You don't need to trust the eggheads on the true value of $\pi$. You can easily calculate it yourself, the same way as Archimedes did it around 2000 years ago.

Draw a circle, and then draw some regular polygon inscribed inside and circumscribed around it. (The simplest one to start with is a hexagon, since it's enough to measure the radius and mark it on a circumference six times with a pair of compasses. You can also start with a square.) Then calculate their perimeters. (It's quite easy, a bit of trigonometry would suffice.) This won't give you the value of $\pi$ yet, but it will give you a rough estimate of the boundaries in which $\pi$ has to fit. That's because the circumference of the circle is definitely smaller than the perimeter of the circumscribed polygon, but greater than the perimeter of the inscribed one. By doubling the number of sides of both polygons, you narrow the boundary in which $\pi$ has to fit, giving you better and better precision of your estimate. You can double the number of sides as many times as you please, assuring more and more decimal places of $\pi$. So you still don't know the final value of $\pi$ (and never will), but you can at least tell which numbers aren't $\pi$ for sure.
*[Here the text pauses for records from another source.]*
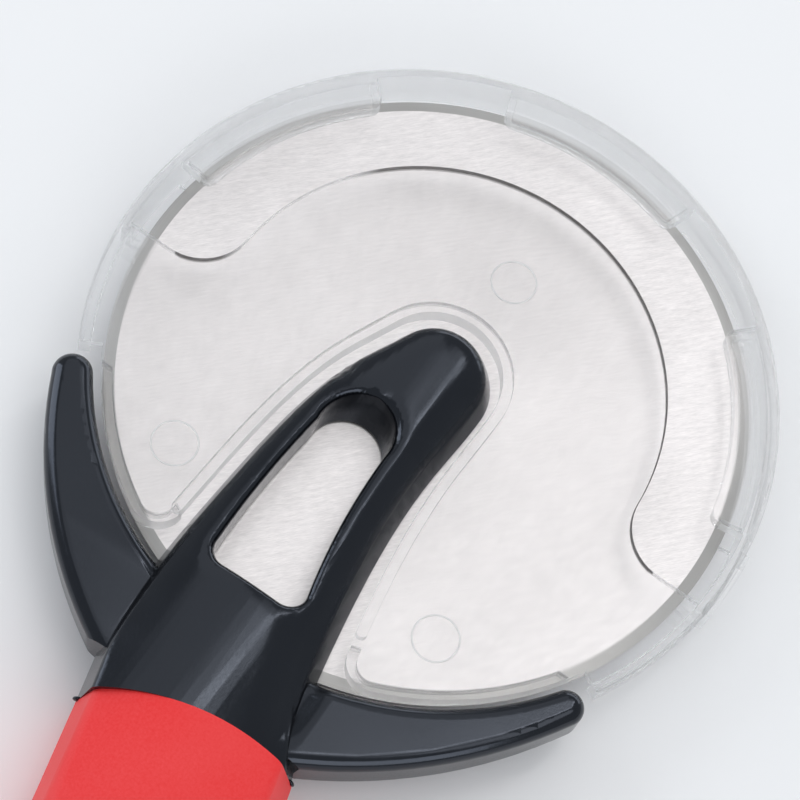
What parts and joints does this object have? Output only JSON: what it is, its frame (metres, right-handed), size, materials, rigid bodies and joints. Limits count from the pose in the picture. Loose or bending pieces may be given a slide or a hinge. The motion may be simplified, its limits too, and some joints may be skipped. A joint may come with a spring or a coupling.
{
  "type": "pizza cutter wheel",
  "caption": "Pizza cutter wheel: steel disc on an axle in a two-shell yoke with finger guard arms, soft-grip handle and a clear blade guard that pulls off.",
  "frame": {"origin": "on the blade's axis, on the flat back of the yoke that the tool rests on", "axes": "+Z along the blade's axis from the back to the front, -Y from the blade to the handle, +Y towards the guard's crown"},
  "size_m": [0.1094, 0.2348, 0.0212],
  "materials": {
    "blade_steel": "brushed in one direction, ground bevel at the edge",
    "hub_steel": "turned",
    "pin_steel": "ground",
    "washer_plastic": "moulded, unfilled",
    "yoke_black": "moulded, semi-gloss with fine surface texture",
    "screw_steel": "zinc plated",
    "core_black": "moulded",
    "grip_red": "soft touch, satin",
    "guard_clear": "clear moulded plastic, polished"
  },
  "bodies": {
    "frame": {"axle_pin": "pin_steel", "front_washer": "washer_plastic", "back_washer": "washer_plastic", "yoke_front_shell": "yoke_black", "yoke_back_shell": "yoke_black", "shell_screws": "screw_steel", "handle_core": "core_black", "grip_sleeve": "grip_red", "end_cap": "yoke_black"},
    "wheel": {"blade": "blade_steel", "hub_bush": "hub_steel", "hub_collar": "hub_steel"},
    "guard": {"blade_guard": "guard_clear"}
  },
  "joints": [
    {"name": "blade_spin", "type": "hinge", "parent": "frame", "child": "wheel", "pos_m": [0, 0, 0.009], "axis": [0, 0, 1], "continuous": true},
    {"name": "guard_slide", "type": "slide", "parent": "frame", "child": "guard", "axis": [0, 1, 0], "range_m": [0, 0.115]}
  ]
}
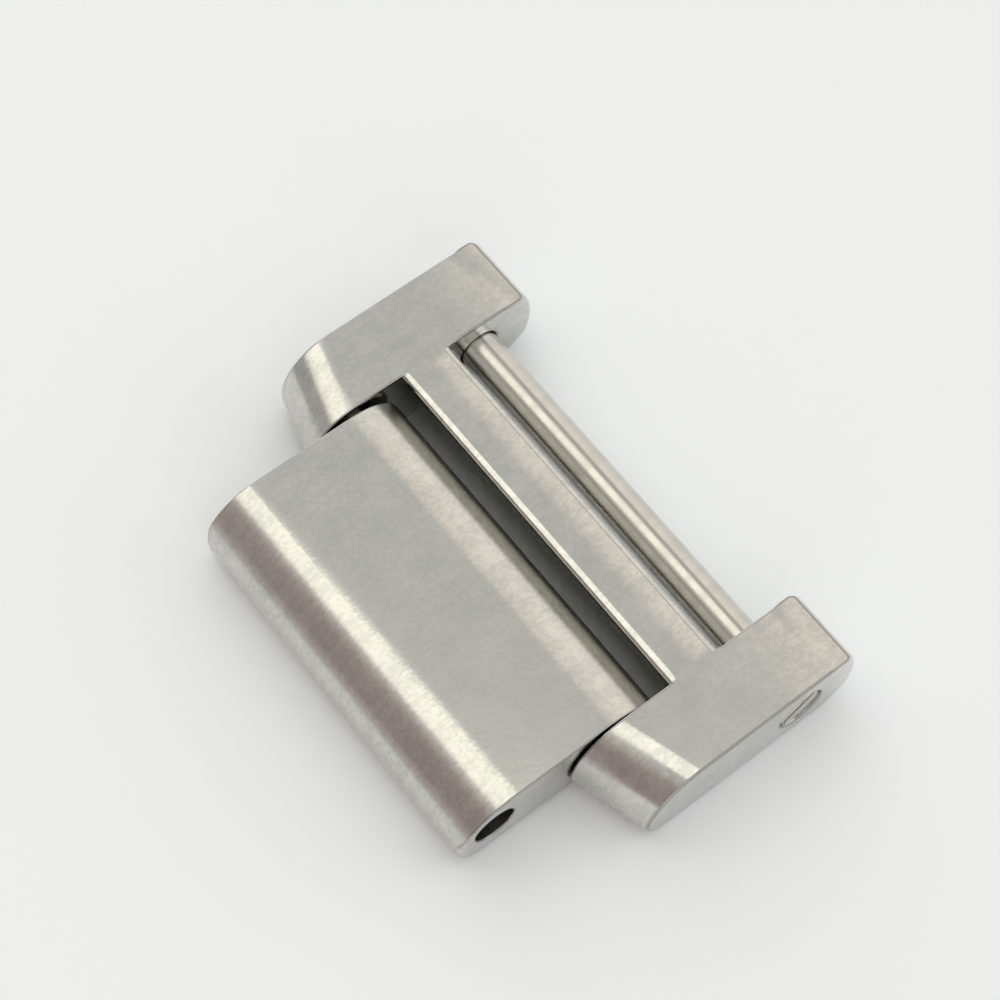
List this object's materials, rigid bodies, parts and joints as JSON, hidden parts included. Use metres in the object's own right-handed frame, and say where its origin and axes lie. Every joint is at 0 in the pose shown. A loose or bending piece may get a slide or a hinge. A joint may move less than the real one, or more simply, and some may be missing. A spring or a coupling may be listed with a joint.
{
  "type": "watch bracelet link",
  "caption": "Articulated watch bracelet link: an H frame with a hinged centre link at its front and a slotted screw pin across its rear slot.",
  "frame": {"origin": "centre of the footprint, on the underside of the H frame", "axes": "+X across the bracelet, out of the screw's head; +Y along the bracelet, towards the screw pin; +Z away from the wrist"},
  "size_m": [0.02, 0.0142, 0.0031],
  "materials": {
    "h_frame": "satin, finely brushed along the bracelet",
    "centre_link": "satin, finely brushed along the bracelet",
    "hinge_pin": "turned",
    "link_screw": "polished, with fine turning marks"
  },
  "bodies": {
    "frame": {"h_frame": "h_frame", "hinge_pin": "hinge_pin"},
    "centre": {"centre_link": "centre_link"},
    "screw": {"link_screw": "link_screw"}
  },
  "joints": [
    {"name": "centre_hinge", "type": "hinge", "parent": "frame", "child": "centre", "pos_m": [0, -0.00047, 0.00155], "axis": [1, 0, 0], "range_deg": [-95, 95]},
    {"name": "screw_withdraw", "type": "slide", "parent": "frame", "child": "screw", "axis": [1, 0, 0], "range_m": [0, 0.0195]}
  ]
}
When you apply this technique to the value calculated from the infamous formula involving $\Phi$, the golden ratio (an inverse of its square root actually, multiplied by four), you'll get $3.144605511...$, and you can easily prove that this value lies far off from the allowed range. In other words, it doesn't fit between the inscribed and circumscribed polygon, so it cannot be equal to the circumference of the circle more still.